Магдалина скинула туфли и, не включая свет, пошла открывать окна. Богдан тоже не включил свет, сел по одну сторону дивана. Девушка села на другую сторон дивана, откинув голову на спинку.
– Мне нравится твое имя, – доставая пачку сигарет и протягивая девушки одну, сказал мужчина.
– Ты, наверное, единственный человек, которому оно нравится.
– Я заметил. Вика называет на тебя Лена.
– Гены и имя – это единственное, что у меня осталось от отца. Единственный мужчина, который любил меня больше, чем себя.
Они медленно выдыхали дым, тихо, чтобы не разрушить атмосферу интимности говорили.
От алкоголя и сигарет, а так же полумрака, немного кружилась голова. Правдивые слова вырывались, как-то бесконтрольно, как будто оба выпили сыворотку правды. Разбавляли болезненную правду иронией, от чего тихо посмеивались.
Это ведь так смешно, что, иногда, от человека остается только память и боль.
– А твоя семья? Что с ней было не так?
– У меня была идеальная семья, как будто с рекламы сока, – голос полный болезненной иронии. А меду слов прорывались смешки.
– Куча кузин, племянниц, племянников. Ну, просто пример для подражания. Мать – домохозяйка, несколько детей, отец, пропадающий на работе. Все, как и должно быть.
– По сюжеты должно быть, чтобы мать изменяла с садовником, а отец с секретаршей.
Богдан рассмеялся с какой-то нежностью глядя на Магдалину. Или же с благодарностью.
– Ну, моя семья немного отошла от сюжета. Мать была не столь горяча, для садовника. Зато отец компенсировал тем, что не только с секретаршей спал.

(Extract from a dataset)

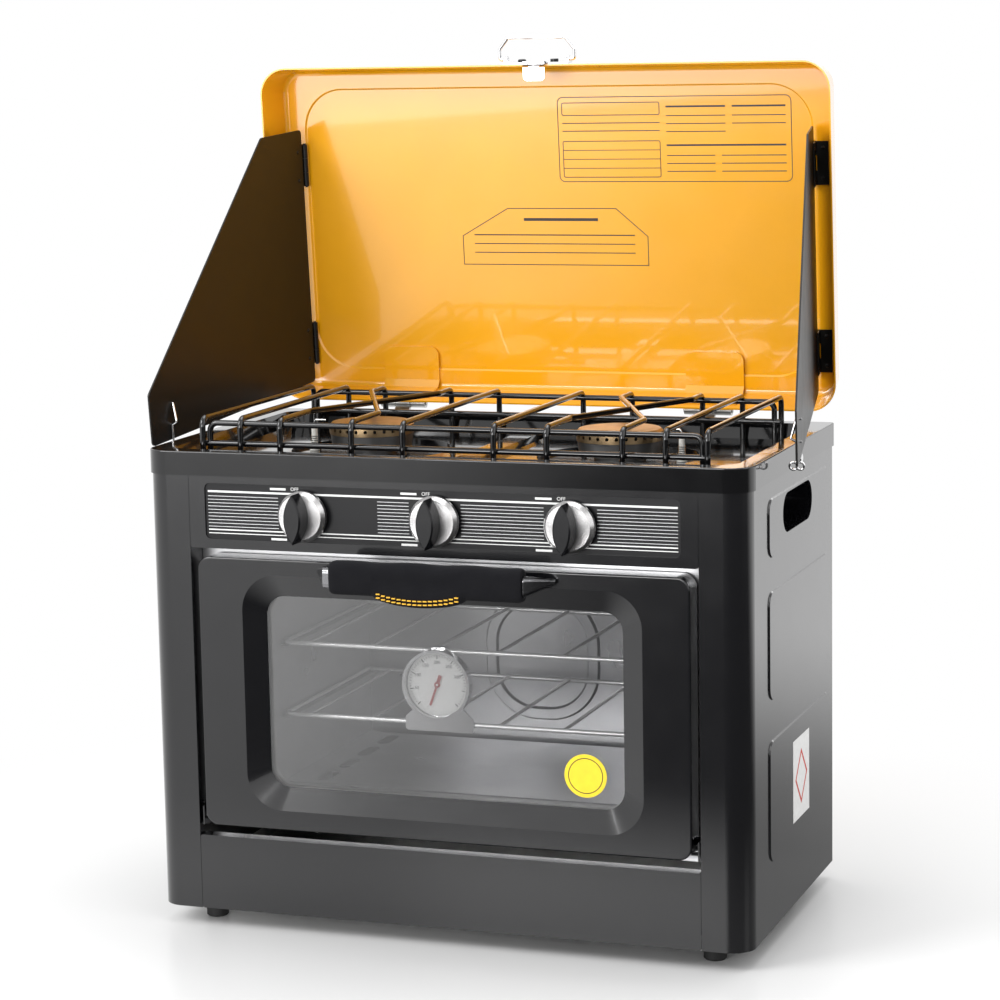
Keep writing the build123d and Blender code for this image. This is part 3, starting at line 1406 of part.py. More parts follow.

– А мать отстирывала помаду от рубашек и делала вид, что все нормально?
– Конечно, – весело хмыкнул мужчина.
Бренди и темнота развязывали язык, ирония скрывала болезненность, а теплота чужого тела успокаивала и дарила какое-то доверие.
Магдалина положила ноги на колени мужчины, он опустил руку на её щиколотку, медленно потирая большим пальцем.
– Пока темно, – выдыхая дым, откинув голову, сказал Богдан, – нужно рассказать все самое эмоциональное. С рассветом уже не хочется.
И фраза эта стала пророческой. Чем ближе был рассвет, тем реже мелькала в голосе болезненная ирония и тем чаще в комнате звучал глухой смех. И пусть темы уже были не столь животрепещущие, прекращать говорить не хотелось.
И пусть оба уже хотели спать, пачка сигарет, и его, и её, уже закончились. Замолкать не хотелось.